Four years ago, a frightened 15-year-old boy arrived in Britain. He was fleeing Sierra Leone, where his father had been killed. The boy was given limited discretionary leave to remain by the authorities. It was a chance he seized.
The boy found employment, paid his taxes and started a family. But now he has lost an appeal against a ruling by the Asylum and Immigration Tribunal. The Home Office is trying to send the young man (now aged 19) back to Sierra Leone, where he has no immediate family and could face persecution.

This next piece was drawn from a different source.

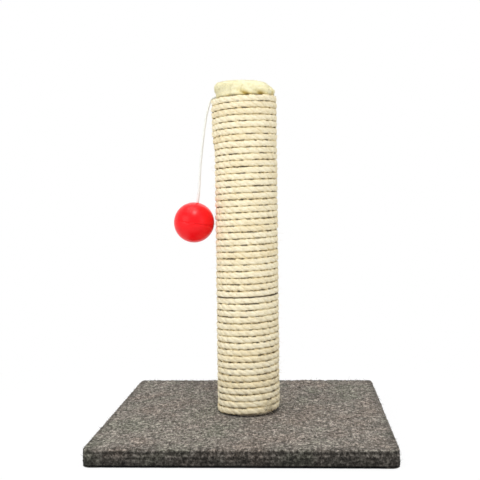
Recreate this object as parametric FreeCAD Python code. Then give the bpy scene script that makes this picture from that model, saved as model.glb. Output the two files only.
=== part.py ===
import FreeCAD, Part
import math
import os
from FreeCAD import Vector

# Cat scratching post, millimetres. The origin is on the floor under the middle of the base.
# +Z is up, the front faces -Y, and the ball hangs on the -X side.

# Base: a board wrapped in carpet, standing on the carpet's corner folds
BASE_SIDE = 300.0
BASE_CORNER_R = 8.0
BOARD_T = 12.0
CARPET_T = 2.2
CARPET_TOP_R = 2.6
CARPET_LOW_R = 1.2
WRAP_FIT = 0.05
HEM_W = 28.0
TUCK_T = 1.0
TUCK_EDGE = 15.0
TUCK_DEPTH = 24.0
TUCK_INSET = 0.6

# Staples under the hem
HEM_STAPLES_A_SIDE = 5
HEM_STAPLE_STEP = 52.0
HEM_STAPLE_INSET = 17.0
STAPLE_WIRE = 0.6
HEM_CROWN = 10.0
HEM_LEG = 8.0

# Bolt, washer and tee nut that hold the post
BOLT_D = 6.0
BOLT_LEN = 35.0
HEAD_AF = 10.0
HEAD_H = 4.0
WASHER_D = 18.0
WASHER_T = 1.6
BOLT_HOLE_CLEAR = 0.4
THREAD_FIT = 0.05
SINK_CLEAR = 1.0
SINK_SPARE = 0.3
NUT_FLANGE_D = 19.0
NUT_FLANGE_T = 1.2
NUT_BARREL_D = 7.8
NUT_BARREL_L = 9.0
NUT_PRONGS = 4
NUT_PRONG = (1.2, 2.4, 6.0)

# Post: a cardboard tube with a plug in each end, as high as its winding
POST_H = 350.0
TUBE_R = 27.7
TUBE_WALL = 3.0
PLUG_FIT = 0.05
PLUG_LOW_T = 18.0
PLUG_SPIGOT = 20.0
PLUG_HEAD_T = 14.0
PIN_D = 1.6
PIN_LEN = 14.0
PINS_ROUND = 4
PIN_SINK = 0.1

# Rope: three lengths wound one above the other
ROPE_D = 6.6
TURN_GAP = 0.44
ROPE_SEAT = 0.2
ROPE_FLOOR = 0.1
TURNS_LOW = 18
ROPE_START = 0.15
JOIN_GAP = 2.0
JOIN_ANGLE = 90.0
ROPE_END_COVER = 1.0
ROPE_STAPLE_CROWN = 7.0
ROPE_STAPLE_LEG = 10.2
ROPE_STAPLE_BACK = 12.0

# String: its tail lies under the top turns, and its free length carries the ball
STRING_D = 3.0
TAIL_SEAT = 0.1
TAIL_TURNS = 5
EASE_TURNS = 2
OVER_CLEAR = 0.3
OVER_ANGLE = 65.0
PIVOT_R = 1.4
PIVOT_GAP = 0.3
TAIL_RISE = 1.5
STRING_STAPLE_H = 14.0

# Points of the free string between its pivot and its straight end: X and Z, from the pivot
STRING_BENDS = ((-4.2, -12.6), (-7.9, -34.1), (-12.6, -73.1))
STRING_STRAIGHT = 10.0

# Plush cap over wadding on the top plug
PLUSH_T = 2.2
CAP_BULGE_R = 30.8
CAP_BULGE_H = 5.6
CAP_CROWN_R = 23.0
CAP_CROWN_DROP = 0.9
CAP_RISE = 16.0
CAP_FOOT_H = 1.0
CREASE_ANGLES = (-93.0, -51.0)
CREASE_R = 3.0
CREASE_DEPTH = 1.3
PLUSH_STAPLES = 6
PLUSH_CROWN = 8.0
PLUSH_LEG = 8.0
PLUSH_STAPLE_H = 5.0

# Ball: two shells joined at a stepped seam, hung on a knot
BALL_R = 22.5
BALL_WALL = 1.5
BALL_GAP = 1.9
BALL_DROP = 135.9
BALL_TILT = 10.0
BALL_HOLE_CLEAR = 0.6
SEAM_STEP = 1.6
SEAM_LIP_T = 0.7
SEAM_FIT = 0.05
KNOT_R = 3.2
KNOT_GAP = 0.3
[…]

This could describe the plight of a great many refugees in this country. But this asylum-seeker has a higher profile than most. He is Alhassan Bangura and he plays for Watford Football Club. Mr Bangura has the full support of Watford's fans and his club. A campaign will now be waged on Mr Bangura's behalf to get the Home Secretary to intervene personally.
Mr Bangura makes a clear contribution to British life and should be permitted to stay. But the same could be said of thousands of other asylum-seekers and irregular economic migrants that the Government is trying to deport. They do not enjoy the same fame as Mr Bangura, but this does not make them any less deserving of our compassion and respect.
If any good can emerge from this unusual case, it will be that it encourages more of us to think about refugees as individuals with their own stories, rather than faceless and threatening statistics.